Everything from the first line of the entries below through the line holding "floor_t = 1.8; // [1.4:0.1:1.9]" must be printed exactly as written.

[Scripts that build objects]
»»

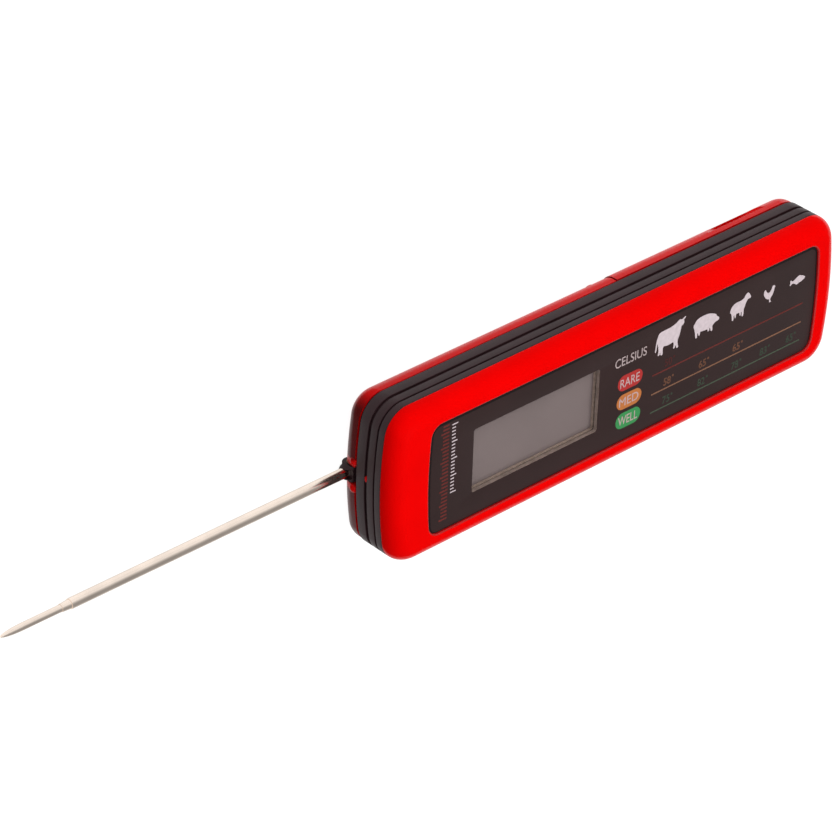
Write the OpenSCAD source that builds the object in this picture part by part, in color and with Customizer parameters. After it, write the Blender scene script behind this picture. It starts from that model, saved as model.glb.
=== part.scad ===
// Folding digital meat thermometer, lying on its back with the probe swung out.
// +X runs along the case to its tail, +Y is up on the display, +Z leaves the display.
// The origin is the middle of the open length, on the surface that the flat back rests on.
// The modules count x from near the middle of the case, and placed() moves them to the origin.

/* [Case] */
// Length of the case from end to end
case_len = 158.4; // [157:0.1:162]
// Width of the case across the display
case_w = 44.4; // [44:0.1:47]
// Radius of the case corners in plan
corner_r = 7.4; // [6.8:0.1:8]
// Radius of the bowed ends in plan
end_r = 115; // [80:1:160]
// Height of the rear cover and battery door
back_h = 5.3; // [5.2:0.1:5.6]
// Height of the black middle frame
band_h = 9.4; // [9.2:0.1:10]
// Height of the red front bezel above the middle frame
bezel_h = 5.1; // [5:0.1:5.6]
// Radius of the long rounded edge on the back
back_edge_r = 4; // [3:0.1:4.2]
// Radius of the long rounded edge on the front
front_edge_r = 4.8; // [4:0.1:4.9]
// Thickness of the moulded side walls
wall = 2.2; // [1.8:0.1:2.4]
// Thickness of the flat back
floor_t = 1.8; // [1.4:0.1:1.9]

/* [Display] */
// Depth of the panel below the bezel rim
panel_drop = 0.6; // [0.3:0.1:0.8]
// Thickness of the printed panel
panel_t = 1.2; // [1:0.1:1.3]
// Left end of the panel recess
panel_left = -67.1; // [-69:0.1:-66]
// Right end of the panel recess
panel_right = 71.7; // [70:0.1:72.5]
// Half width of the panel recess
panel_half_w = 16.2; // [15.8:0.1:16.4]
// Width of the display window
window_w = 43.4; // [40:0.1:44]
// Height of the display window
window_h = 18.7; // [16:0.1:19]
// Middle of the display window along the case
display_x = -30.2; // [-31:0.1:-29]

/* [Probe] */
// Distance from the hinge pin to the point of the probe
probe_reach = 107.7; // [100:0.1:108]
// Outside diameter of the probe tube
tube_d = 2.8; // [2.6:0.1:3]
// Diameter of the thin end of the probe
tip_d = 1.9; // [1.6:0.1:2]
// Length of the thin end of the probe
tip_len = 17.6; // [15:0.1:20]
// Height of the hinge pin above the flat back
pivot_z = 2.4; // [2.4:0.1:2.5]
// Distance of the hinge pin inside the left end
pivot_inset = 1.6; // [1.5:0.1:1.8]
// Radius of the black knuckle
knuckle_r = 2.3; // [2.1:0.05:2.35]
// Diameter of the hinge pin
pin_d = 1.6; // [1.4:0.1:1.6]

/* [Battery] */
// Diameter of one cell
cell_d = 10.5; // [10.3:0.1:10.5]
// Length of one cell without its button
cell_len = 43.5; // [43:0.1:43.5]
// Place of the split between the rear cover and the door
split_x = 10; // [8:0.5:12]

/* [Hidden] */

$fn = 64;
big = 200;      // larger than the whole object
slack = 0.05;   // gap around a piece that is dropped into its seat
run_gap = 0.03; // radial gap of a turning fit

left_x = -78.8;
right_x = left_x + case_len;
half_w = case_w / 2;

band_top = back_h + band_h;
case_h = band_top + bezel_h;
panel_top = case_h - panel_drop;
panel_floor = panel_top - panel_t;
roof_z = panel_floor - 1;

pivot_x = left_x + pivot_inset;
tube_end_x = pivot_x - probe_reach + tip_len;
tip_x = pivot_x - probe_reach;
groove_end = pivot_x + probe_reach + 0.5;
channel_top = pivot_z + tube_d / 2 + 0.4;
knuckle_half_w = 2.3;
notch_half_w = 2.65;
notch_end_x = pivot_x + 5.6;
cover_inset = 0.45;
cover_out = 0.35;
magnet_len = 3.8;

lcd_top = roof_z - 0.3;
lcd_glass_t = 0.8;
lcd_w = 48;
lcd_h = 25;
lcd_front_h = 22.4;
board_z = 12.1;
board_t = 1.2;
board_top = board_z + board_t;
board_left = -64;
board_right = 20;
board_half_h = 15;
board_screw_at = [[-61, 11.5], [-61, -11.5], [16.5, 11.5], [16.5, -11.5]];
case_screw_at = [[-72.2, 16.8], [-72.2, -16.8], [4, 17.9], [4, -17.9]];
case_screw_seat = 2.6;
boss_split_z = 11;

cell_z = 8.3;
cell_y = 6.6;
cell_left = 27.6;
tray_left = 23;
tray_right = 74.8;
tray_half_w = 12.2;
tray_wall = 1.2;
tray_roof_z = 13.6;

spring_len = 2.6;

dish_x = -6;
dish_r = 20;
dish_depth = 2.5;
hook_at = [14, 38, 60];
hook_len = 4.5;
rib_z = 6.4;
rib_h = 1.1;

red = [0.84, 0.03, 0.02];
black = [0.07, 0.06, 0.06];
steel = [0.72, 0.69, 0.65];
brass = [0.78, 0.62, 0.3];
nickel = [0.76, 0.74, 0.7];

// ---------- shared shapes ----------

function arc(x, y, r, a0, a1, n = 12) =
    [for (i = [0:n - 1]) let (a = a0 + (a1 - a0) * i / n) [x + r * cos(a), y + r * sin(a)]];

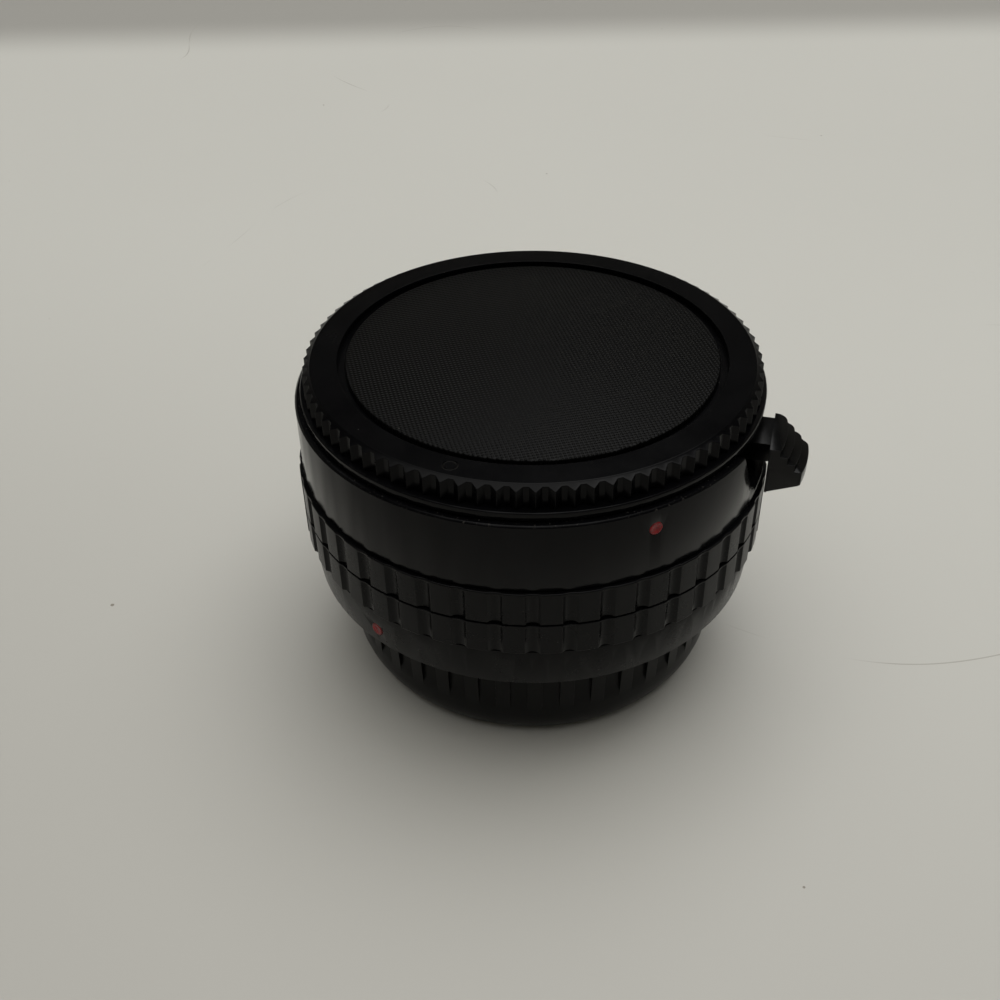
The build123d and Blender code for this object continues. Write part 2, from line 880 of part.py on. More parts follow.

««

» RESPONSE FOR THIS EXERCISE
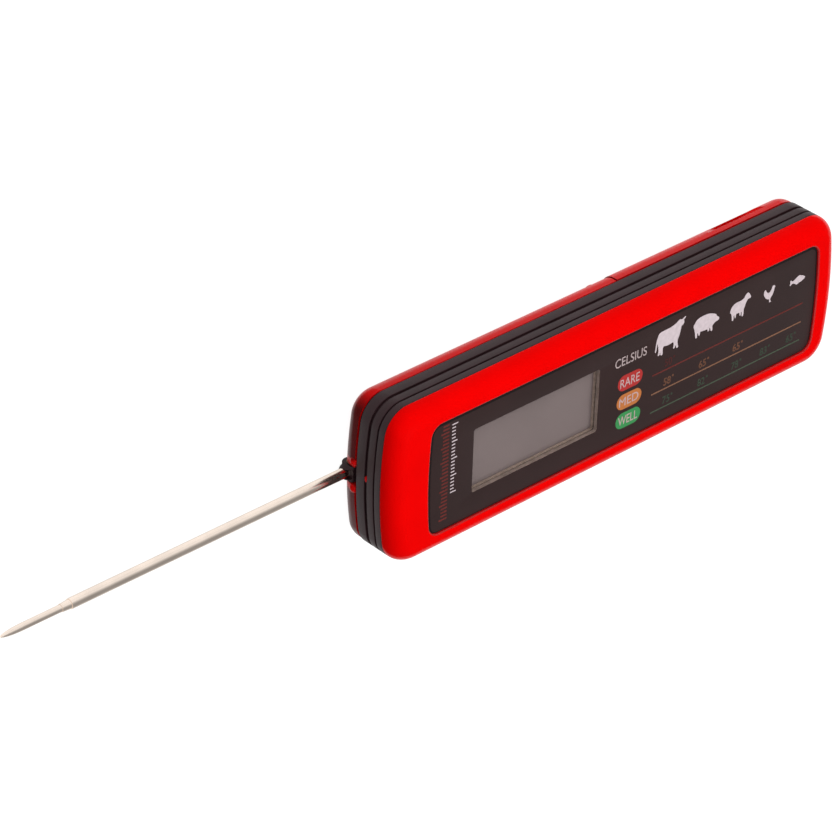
Write the OpenSCAD source that builds the object in this picture part by part, in color and with Customizer parameters. After it, write the Blender scene script behind this picture. It starts from that model, saved as model.glb.
=== part.scad ===
// Folding digital meat thermometer, lying on its back with the probe swung out.
// +X runs along the case to its tail, +Y is up on the display, +Z leaves the display.
// The origin is the middle of the open length, on the surface that the flat back rests on.
// The modules count x from near the middle of the case, and placed() moves them to the origin.

/* [Case] */
// Length of the case from end to end
case_len = 158.4; // [157:0.1:162]
// Width of the case across the display
case_w = 44.4; // [44:0.1:47]
// Radius of the case corners in plan
corner_r = 7.4; // [6.8:0.1:8]
// Radius of the bowed ends in plan
end_r = 115; // [80:1:160]
// Height of the rear cover and battery door
back_h = 5.3; // [5.2:0.1:5.6]
// Height of the black middle frame
band_h = 9.4; // [9.2:0.1:10]
// Height of the red front bezel above the middle frame
bezel_h = 5.1; // [5:0.1:5.6]
// Radius of the long rounded edge on the back
back_edge_r = 4; // [3:0.1:4.2]
// Radius of the long rounded edge on the front
front_edge_r = 4.8; // [4:0.1:4.9]
// Thickness of the moulded side walls
wall = 2.2; // [1.8:0.1:2.4]
// Thickness of the flat back
floor_t = 1.8; // [1.4:0.1:1.9]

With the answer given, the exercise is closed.